Data:
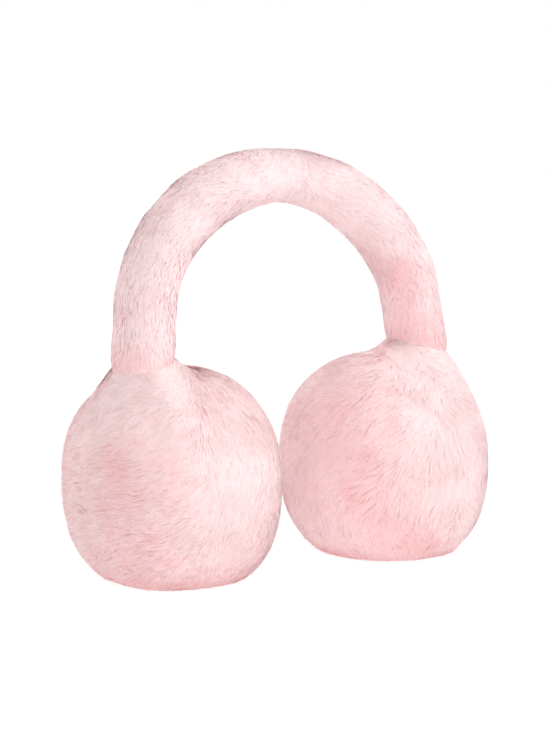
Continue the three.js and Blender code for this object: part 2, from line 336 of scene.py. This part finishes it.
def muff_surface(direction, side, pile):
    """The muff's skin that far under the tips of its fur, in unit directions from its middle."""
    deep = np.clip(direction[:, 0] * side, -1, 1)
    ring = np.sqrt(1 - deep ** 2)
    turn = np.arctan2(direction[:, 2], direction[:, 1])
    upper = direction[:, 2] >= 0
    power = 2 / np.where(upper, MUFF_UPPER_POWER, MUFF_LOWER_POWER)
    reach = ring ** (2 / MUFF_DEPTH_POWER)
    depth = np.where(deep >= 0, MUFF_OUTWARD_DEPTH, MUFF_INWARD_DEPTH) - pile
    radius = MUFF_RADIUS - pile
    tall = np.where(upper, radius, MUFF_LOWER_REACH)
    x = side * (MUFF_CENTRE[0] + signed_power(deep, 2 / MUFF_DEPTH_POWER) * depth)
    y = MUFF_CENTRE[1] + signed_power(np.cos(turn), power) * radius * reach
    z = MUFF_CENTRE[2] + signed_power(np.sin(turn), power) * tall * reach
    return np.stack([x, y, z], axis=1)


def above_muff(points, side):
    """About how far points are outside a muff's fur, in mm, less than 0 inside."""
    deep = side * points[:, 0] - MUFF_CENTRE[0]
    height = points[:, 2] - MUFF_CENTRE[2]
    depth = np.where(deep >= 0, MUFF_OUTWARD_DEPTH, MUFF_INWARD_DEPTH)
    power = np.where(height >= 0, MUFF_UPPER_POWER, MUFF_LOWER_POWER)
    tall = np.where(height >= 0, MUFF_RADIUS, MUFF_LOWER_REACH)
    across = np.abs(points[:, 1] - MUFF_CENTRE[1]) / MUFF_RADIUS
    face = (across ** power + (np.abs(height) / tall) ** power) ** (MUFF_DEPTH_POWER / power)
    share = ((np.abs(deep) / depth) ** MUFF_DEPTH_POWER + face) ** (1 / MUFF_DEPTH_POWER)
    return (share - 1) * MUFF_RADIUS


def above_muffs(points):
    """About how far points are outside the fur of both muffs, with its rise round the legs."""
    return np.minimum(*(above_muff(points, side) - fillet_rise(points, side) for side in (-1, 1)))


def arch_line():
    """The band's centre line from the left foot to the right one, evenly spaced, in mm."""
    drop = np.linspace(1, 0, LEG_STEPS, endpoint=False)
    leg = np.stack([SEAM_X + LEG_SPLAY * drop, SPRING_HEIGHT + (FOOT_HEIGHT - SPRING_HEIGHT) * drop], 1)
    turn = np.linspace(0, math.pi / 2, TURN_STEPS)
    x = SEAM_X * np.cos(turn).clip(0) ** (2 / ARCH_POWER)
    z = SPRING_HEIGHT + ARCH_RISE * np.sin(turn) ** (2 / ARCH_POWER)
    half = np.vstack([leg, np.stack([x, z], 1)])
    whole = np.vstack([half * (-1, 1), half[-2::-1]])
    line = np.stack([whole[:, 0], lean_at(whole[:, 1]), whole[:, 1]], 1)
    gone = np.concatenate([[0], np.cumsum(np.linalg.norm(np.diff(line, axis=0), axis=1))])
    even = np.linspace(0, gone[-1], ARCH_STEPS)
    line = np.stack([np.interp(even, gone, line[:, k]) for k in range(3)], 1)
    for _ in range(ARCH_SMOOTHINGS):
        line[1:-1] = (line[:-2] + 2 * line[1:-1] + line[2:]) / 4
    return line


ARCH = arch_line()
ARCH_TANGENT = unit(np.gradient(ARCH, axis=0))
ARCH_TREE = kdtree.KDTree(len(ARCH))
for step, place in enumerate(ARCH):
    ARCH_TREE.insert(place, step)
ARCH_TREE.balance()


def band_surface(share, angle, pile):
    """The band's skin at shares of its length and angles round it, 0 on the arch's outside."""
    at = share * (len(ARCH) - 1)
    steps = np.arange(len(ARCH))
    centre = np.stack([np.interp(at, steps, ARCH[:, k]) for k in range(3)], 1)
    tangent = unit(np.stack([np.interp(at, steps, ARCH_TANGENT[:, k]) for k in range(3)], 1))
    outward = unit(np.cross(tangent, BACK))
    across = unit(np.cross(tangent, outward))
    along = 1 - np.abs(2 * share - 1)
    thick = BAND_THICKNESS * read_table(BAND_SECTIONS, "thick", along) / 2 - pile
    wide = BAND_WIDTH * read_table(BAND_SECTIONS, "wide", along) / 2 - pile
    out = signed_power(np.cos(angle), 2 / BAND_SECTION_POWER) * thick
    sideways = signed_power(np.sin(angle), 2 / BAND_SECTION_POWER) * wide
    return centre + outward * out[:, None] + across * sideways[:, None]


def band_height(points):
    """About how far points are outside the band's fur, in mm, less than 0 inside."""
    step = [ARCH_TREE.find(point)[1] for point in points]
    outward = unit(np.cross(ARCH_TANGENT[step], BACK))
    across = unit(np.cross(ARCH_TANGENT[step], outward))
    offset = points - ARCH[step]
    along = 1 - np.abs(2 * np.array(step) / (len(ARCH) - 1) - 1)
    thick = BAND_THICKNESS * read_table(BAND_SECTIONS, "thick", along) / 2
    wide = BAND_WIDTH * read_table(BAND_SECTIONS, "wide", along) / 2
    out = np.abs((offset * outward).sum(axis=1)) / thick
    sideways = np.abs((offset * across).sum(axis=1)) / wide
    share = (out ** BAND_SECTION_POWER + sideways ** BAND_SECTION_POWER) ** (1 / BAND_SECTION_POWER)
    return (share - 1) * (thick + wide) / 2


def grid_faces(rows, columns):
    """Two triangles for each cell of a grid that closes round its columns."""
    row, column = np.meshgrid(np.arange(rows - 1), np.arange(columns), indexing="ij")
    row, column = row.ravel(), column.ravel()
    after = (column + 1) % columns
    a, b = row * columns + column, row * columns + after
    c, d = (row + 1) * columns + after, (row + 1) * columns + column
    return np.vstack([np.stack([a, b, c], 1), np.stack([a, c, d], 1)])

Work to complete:
Each line of the listing should be copied exactly.

The answer:
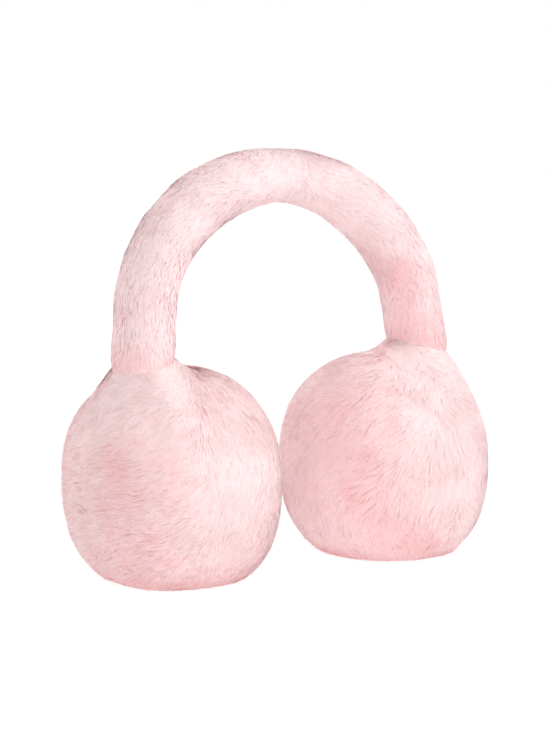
Continue the three.js and Blender code for this object: part 2, from line 336 of scene.py. This part finishes it.
def muff_surface(direction, side, pile):
    """The muff's skin that far under the tips of its fur, in unit directions from its middle."""
    deep = np.clip(direction[:, 0] * side, -1, 1)
    ring = np.sqrt(1 - deep ** 2)
    turn = np.arctan2(direction[:, 2], direction[:, 1])
    upper = direction[:, 2] >= 0
    power = 2 / np.where(upper, MUFF_UPPER_POWER, MUFF_LOWER_POWER)
    reach = ring ** (2 / MUFF_DEPTH_POWER)
    depth = np.where(deep >= 0, MUFF_OUTWARD_DEPTH, MUFF_INWARD_DEPTH) - pile
    radius = MUFF_RADIUS - pile
    tall = np.where(upper, radius, MUFF_LOWER_REACH)
    x = side * (MUFF_CENTRE[0] + signed_power(deep, 2 / MUFF_DEPTH_POWER) * depth)
    y = MUFF_CENTRE[1] + signed_power(np.cos(turn), power) * radius * reach
    z = MUFF_CENTRE[2] + signed_power(np.sin(turn), power) * tall * reach
    return np.stack([x, y, z], axis=1)


def above_muff(points, side):
    """About how far points are outside a muff's fur, in mm, less than 0 inside."""
    deep = side * points[:, 0] - MUFF_CENTRE[0]
    height = points[:, 2] - MUFF_CENTRE[2]
    depth = np.where(deep >= 0, MUFF_OUTWARD_DEPTH, MUFF_INWARD_DEPTH)
    power = np.where(height >= 0, MUFF_UPPER_POWER, MUFF_LOWER_POWER)
    tall = np.where(height >= 0, MUFF_RADIUS, MUFF_LOWER_REACH)
    across = np.abs(points[:, 1] - MUFF_CENTRE[1]) / MUFF_RADIUS
    face = (across ** power + (np.abs(height) / tall) ** power) ** (MUFF_DEPTH_POWER / power)
    share = ((np.abs(deep) / depth) ** MUFF_DEPTH_POWER + face) ** (1 / MUFF_DEPTH_POWER)
    return (share - 1) * MUFF_RADIUS


def above_muffs(points):
    """About how far points are outside the fur of both muffs, with its rise round the legs."""
    return np.minimum(*(above_muff(points, side) - fillet_rise(points, side) for side in (-1, 1)))


def arch_line():
    """The band's centre line from the left foot to the right one, evenly spaced, in mm."""
    drop = np.linspace(1, 0, LEG_STEPS, endpoint=False)
    leg = np.stack([SEAM_X + LEG_SPLAY * drop, SPRING_HEIGHT + (FOOT_HEIGHT - SPRING_HEIGHT) * drop], 1)
    turn = np.linspace(0, math.pi / 2, TURN_STEPS)
    x = SEAM_X * np.cos(turn).clip(0) ** (2 / ARCH_POWER)
    z = SPRING_HEIGHT + ARCH_RISE * np.sin(turn) ** (2 / ARCH_POWER)
    half = np.vstack([leg, np.stack([x, z], 1)])
    whole = np.vstack([half * (-1, 1), half[-2::-1]])
    line = np.stack([whole[:, 0], lean_at(whole[:, 1]), whole[:, 1]], 1)
    gone = np.concatenate([[0], np.cumsum(np.linalg.norm(np.diff(line, axis=0), axis=1))])
    even = np.linspace(0, gone[-1], ARCH_STEPS)
    line = np.stack([np.interp(even, gone, line[:, k]) for k in range(3)], 1)
    for _ in range(ARCH_SMOOTHINGS):
        line[1:-1] = (line[:-2] + 2 * line[1:-1] + line[2:]) / 4
    return line


ARCH = arch_line()
ARCH_TANGENT = unit(np.gradient(ARCH, axis=0))
ARCH_TREE = kdtree.KDTree(len(ARCH))
for step, place in enumerate(ARCH):
    ARCH_TREE.insert(place, step)
ARCH_TREE.balance()


def band_surface(share, angle, pile):
    """The band's skin at shares of its length and angles round it, 0 on the arch's outside."""
    at = share * (len(ARCH) - 1)
    steps = np.arange(len(ARCH))
    centre = np.stack([np.interp(at, steps, ARCH[:, k]) for k in range(3)], 1)
    tangent = unit(np.stack([np.interp(at, steps, ARCH_TANGENT[:, k]) for k in range(3)], 1))
    outward = unit(np.cross(tangent, BACK))
    across = unit(np.cross(tangent, outward))
    along = 1 - np.abs(2 * share - 1)
    thick = BAND_THICKNESS * read_table(BAND_SECTIONS, "thick", along) / 2 - pile
    wide = BAND_WIDTH * read_table(BAND_SECTIONS, "wide", along) / 2 - pile
    out = signed_power(np.cos(angle), 2 / BAND_SECTION_POWER) * thick
    sideways = signed_power(np.sin(angle), 2 / BAND_SECTION_POWER) * wide
    return centre + outward * out[:, None] + across * sideways[:, None]


def band_height(points):
    """About how far points are outside the band's fur, in mm, less than 0 inside."""
    step = [ARCH_TREE.find(point)[1] for point in points]
    outward = unit(np.cross(ARCH_TANGENT[step], BACK))
    across = unit(np.cross(ARCH_TANGENT[step], outward))
    offset = points - ARCH[step]
    along = 1 - np.abs(2 * np.array(step) / (len(ARCH) - 1) - 1)
    thick = BAND_THICKNESS * read_table(BAND_SECTIONS, "thick", along) / 2
    wide = BAND_WIDTH * read_table(BAND_SECTIONS, "wide", along) / 2
    out = np.abs((offset * outward).sum(axis=1)) / thick
    sideways = np.abs((offset * across).sum(axis=1)) / wide
    share = (out ** BAND_SECTION_POWER + sideways ** BAND_SECTION_POWER) ** (1 / BAND_SECTION_POWER)
    return (share - 1) * (thick + wide) / 2


def grid_faces(rows, columns):
    """Two triangles for each cell of a grid that closes round its columns."""
    row, column = np.meshgrid(np.arange(rows - 1), np.arange(columns), indexing="ij")
    row, column = row.ravel(), column.ravel()
    after = (column + 1) % columns
    a, b = row * columns + column, row * columns + after
    c, d = (row + 1) * columns + after, (row + 1) * columns + column
    return np.vstack([np.stack([a, b, c], 1), np.stack([a, c, d], 1)])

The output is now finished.